Lo privado y lo público
“Lo público nos considera en aquello que compartimos, la condición de miembros de la misma comunidad; en tanto lo privado nos considera en aquello que nos diferencia, nuestras particularidades. Y ambas son dimensiones valiosas de la existencia”.
La distinción entre lo privado y lo público es uno de los aspectos clave del debate constitucional. Asomó recién a propósito de la libertad de enseñanza y volverá, sin duda, a propósito de los otros temas que ocuparán a la Convención.
Pero ¿cómo distinguir ambas esferas?
La literatura sugiere varios criterios que es útil tener a la vista a la hora de resolver ese problema. Y los más relevantes son los que siguen.
Desde el punto de vista económico, un bien es público si es el caso que produce beneficios indiscriminados, beneficios que se difuminan entre un amplio conjunto de personas, sea que esas personas hayan o no pagado los costos de producirlos. Como este tipo de bienes benefician a todos (a quienes pagan por su producción y a quienes no) suelen plantear un problema de free rider: cada uno aspira a tomar los beneficios de esos bienes eludiendo los costos que son imprescindibles para que esos bienes existan.
Kant sugiere otro criterio. En su conocido opúsculo “¿Qué es la Ilustración?” llama pública a la razón que se ejercita “ante el gran público de lectores” y privada, en cambio, a aquella que se emplea cuando se habla en calidad de funcionario.
Hay quienes, por citar otro punto de vista, también definen lo privado en base a la noción de autodeterminación. Su más famosa formulación es el conocido principio de Mill, conforme al cual solo las acciones que causan un daño no consentido a terceros son públicas. Todas las demás pertenecen a la esfera de privacidad del sujeto que las realiza.
Todos esos criterios comparten la misma idea: lo público es aquello que atinge a todos los miembros de la comunidad, en tanto lo privado es aquello que atinge solo a algunos. En otras palabras, lo público nos considera en aquello que compartimos, la condición de miembros de la misma comunidad; en tanto lo privado nos considera en aquello que nos diferencia, nuestras particularidades. Y ambas son dimensiones valiosas de la existencia.
Si lo anterior es así, parece evidente que no existe una vinculación necesaria y directa entre el Estado y lo público. Esa vinculación puede ser normativa —puesto que el deber del Estado es promover el bien común—, pero no es necesaria, como lo prueba el hecho de que el Estado puede distorsionar su quehacer y en vez de promover el bien común satisfacer intereses parciales. Una cosa es la pretensión normativa del Estado —promover los intereses de todos— y otra cosa, su funcionamiento real, empírico. Desde el punto de vista normativo hay otras entidades que, desde fuera del Estado, pueden poseer vocación pública.

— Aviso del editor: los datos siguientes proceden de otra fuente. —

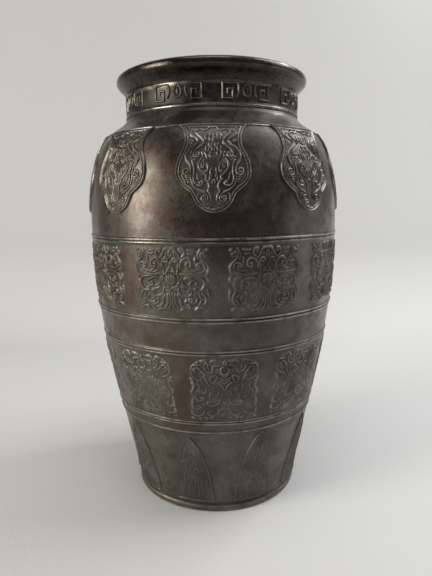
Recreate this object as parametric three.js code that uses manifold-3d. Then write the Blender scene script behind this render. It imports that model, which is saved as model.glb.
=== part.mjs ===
// Bronze vase with a rolled lip, hanging lappets, two belts of scroll panels and a ring of blades.
// Millimetres, +Z up, origin at the centre of the foot's underside, front towards -Y.
// The vase is built as its maker builds it in wax: a turned wall, a lip set over the neck, a base plate let
// into the foot, and ornaments that are pressed one by one and laid on the wall.

import * as THREE from 'three';
import { mergeVertices } from 'three/addons/utils/BufferGeometryUtils.js';
import Module from 'manifold-3d';

const wasm = await Module();
wasm.setup();

// Driving dimensions

// Clearance between pieces that touch
const seam_gap = 0.3;
const seat_gap = 0.35;

// Foot
const foot_radius = 60;
const foot_rim_radius = 61.4;
const foot_rim_height = 5;
const foot_groove_width = 3;
const foot_groove_depth = 0.8;

// Body: radii at the stem, the belly and the shoulder line, and how far the belly lies below that line
const stem_radius = 61.6;
const belly_radius = 89.2;
const shoulder_radius = 75.6;
const belly_drop = 59;
const wall_thickness = 3.5;

// Neck, and the concave sweep that leads to it from the shoulder line
const sweep_rise = 12;
const neck_radius = 61;
const neck_wall = 3.5;
const neck_rise = 16.3;
const neck_fillet_width = 3;
const neck_fillet_lift = 0.6;

// Lip: a hollow roll with a socket over the neck's spigot
const lip_overhang = 6.4;
const lip_height = 12.7;
const spigot_step = 1.6;
const spigot_height = 3;
const lip_skirt_lift = 0.7;

// Bands of the wall, stacked from the foot upwards
const blade_zone_height = 56.9;
const strip_height = 6.6;
const lower_belt_height = 51.3;
const plain_band_height = 21.2;
const upper_belt_height = 48.6;
const shoulder_zone_height = 66.4;

// Turned border fillets
const fillet_width = 2.2;
const fillet_lift = 0.9;
const line_width = 1.4;
const line_lift = 0.6;

// Base plate and its solder
const base_thickness = 3;
const base_recess = 6;
const base_ledge_width = 2;
const base_bearing_width = 2.6;
const solder_leg = 2.2;

// Ornaments: their relief over the wall, and the raised rim of the framed ones
const ornament_count = 9;
const lappet_relief = 1.5;
const panel_relief = 1.1;
const blade_relief = 1;
const fret_relief = 0.9;
const rim_width = 1.5;
const rim_slope_width = 0.8;
const scroll_width = 1.8;

// Lappet
const lappet_half_width = 22.3;
const lappet_length = 51.3;

// Scroll panels
const upper_panel_half_width = 23.6;
const upper_panel_height = 38.6;
const lower_panel_half_width = 21.6;
const lower_panel_height = 41.5;

// Blade
const blade_half_width = 13.1;
const blade_length = 53.5;

// Neck fret
const fret_half_width = 16.2;
const fret_height = 10.4;
const fret_line_width = 1.3;

// Facets round the vase
const wall_segments = 36;

// Degrees round the vase at which each row of ornaments starts, and by which it is spaced wider in front than
// behind, because the maker sets them by eye
const full_turn_degrees = 360;
const lappet_start_degrees = 0.5;
const lappet_crowding_degrees = 3.4;
const fret_start_degrees = 20.5;
const fret_crowding_degrees = 1.5;
const upper_panel_start_degrees = 22.3;
const upper_panel_crowding_degrees = -3.2;
const lower_panel_start_degrees = 4.3;
const lower_panel_crowding_degrees = -0.3;
const blade_start_degrees = 25;
const blade_crowding_degrees = -3.2;

// Colours of the bronze
const bronze_dark = 0x33291f;
const bronze_brown = 0x3d3027;
const bronze_grey = 0x4a433c;
const solder_grey = 0x77746c;

// Heights that follow from the dimensions above

const stem_height = foot_rim_height + foot_groove_width;
const lower_line_height = stem_height + blade_zone_height;
const lower_belt_bottom = lower_line_height + strip_height;
const lower_belt_top = lower_belt_bottom + lower_belt_height;
const upper_belt_bottom = lower_belt_top + plain_band_height;
const upper_belt_top = upper_belt_bottom + upper_belt_height;
const shoulder_height = upper_belt_top + shoulder_zone_height;
const belly_height = shoulder_height - belly_drop;
const neck_bottom = shoulder_height + sweep_rise;
const neck_top = neck_bottom + neck_rise;
const total_height = neck_top + lip_height;

const mouth_radius = neck_radius - neck_wall;
const lip_radius = neck_radius + lip_overhang;
const spigot_radius = neck_radius - spigot_step;
const spigot_top = neck_top + spigot_height;

// The bare wall's curve

// Each pair is a share of the rise from the stem to the belly, and of the swell in radius over that rise.
const lower_body_shares = [
  [0, 0], [0.062, 0.06], [0.164, 0.22], [0.279, 0.388], [0.389, 0.553], [0.504, 0.697],
  [0.608, 0.81], [0.713, 0.911], [0.817, 0.97], [0.911, 0.992], [1, 1],
];

// Each pair is a share of the rise from the belly to the shoulder line, and of the fall in radius over it.
const shoulder_shares = [
  [0.288, 0.051], [0.508, 0.184], [0.678, 0.36], [0.814, 0.551], [0.915, 0.75], [1, 1],
];

const body_curve_steps = 160;

function makeBodyCurve() {
  const stations = [];
  for (const [rise, swell] of lower_body_shares) {
    const radius = stem_radius + swell * (belly_radius - stem_radius);
    const height = stem_height + rise * (belly_height - stem_height);
    stations.push(new THREE.Vector2(radius, height));
  }
  for (const [rise, fall] of shoulder_shares) {
    const radius = belly_radius - fall * (belly_radius - shoulder_radius);
    stations.push(new THREE.Vector2(radius, belly_height + rise * belly_drop));
  }
  return new THREE.SplineCurve(stations).getPoints(body_curve_steps);
}

const body_curve = makeBodyCurve();

// Radius of the bare wall at a height
function bodyRadius(height) {
  for (let i = 1; i < body_curve.length; i += 1) {
    const low = body_curve[i - 1];
    const high = body_curve[i];
    if (height <= high.y) {
      const share = (height - low.y) / (high.y - low.y);
      return low.x + share * (high.x - low.x);
    }
  }
  return body_curve[body_curve.length - 1].x;
}

// Outward direction of the bare wall at a height, as a vector of radius and height
function bodyNormal(height) {
  const reach = wall_thickness;
  const slope = (bodyRadius(height + reach) - bodyRadius(height - reach)) / (reach + reach);
  return new THREE.Vector2(1, -slope).normalize();
}

// Profiles and revolved pieces

function at(radius, height) {
  return new THREE.Vector2(radius, height);
}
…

Así entonces, de lo que se trata en el diseño institucional —sea que se trate de la libertad de enseñanza o de algún otro aspecto del quehacer humano— es de asegurar que los intereses de todos, en aquello que tenemos en común, se persiga y satisfaga. Y eso, claro está, puede alcanzarse diseñando bien el Estado; pero también creando un ámbito donde las entidades extraestatales puedan florecer. A eso Habermas lo llamó publicidad burguesa y pensó que era un ámbito ideal, entre el mercado y el Estado, donde los ciudadanos raciocinaban acerca de la vida en común y recuperaban, así, la condición que compartían: la de miembros de una ciudad, cuyos intereses eran, en alguna medida, homogéneos. Habermas, por supuesto, advirtió que esa esfera podía ser colonizada por el poder privado; pero ese peligro es simétrico al que padece el Estado, que también puede ser capturado por intereses parciales.
Como se ve en el debate constitucional, y a propósito de este tema, hay que seguir el consejo de Wittgenstein: evitar una dieta unilateral, aferrarse a un solo prejuicio o a una sola idea.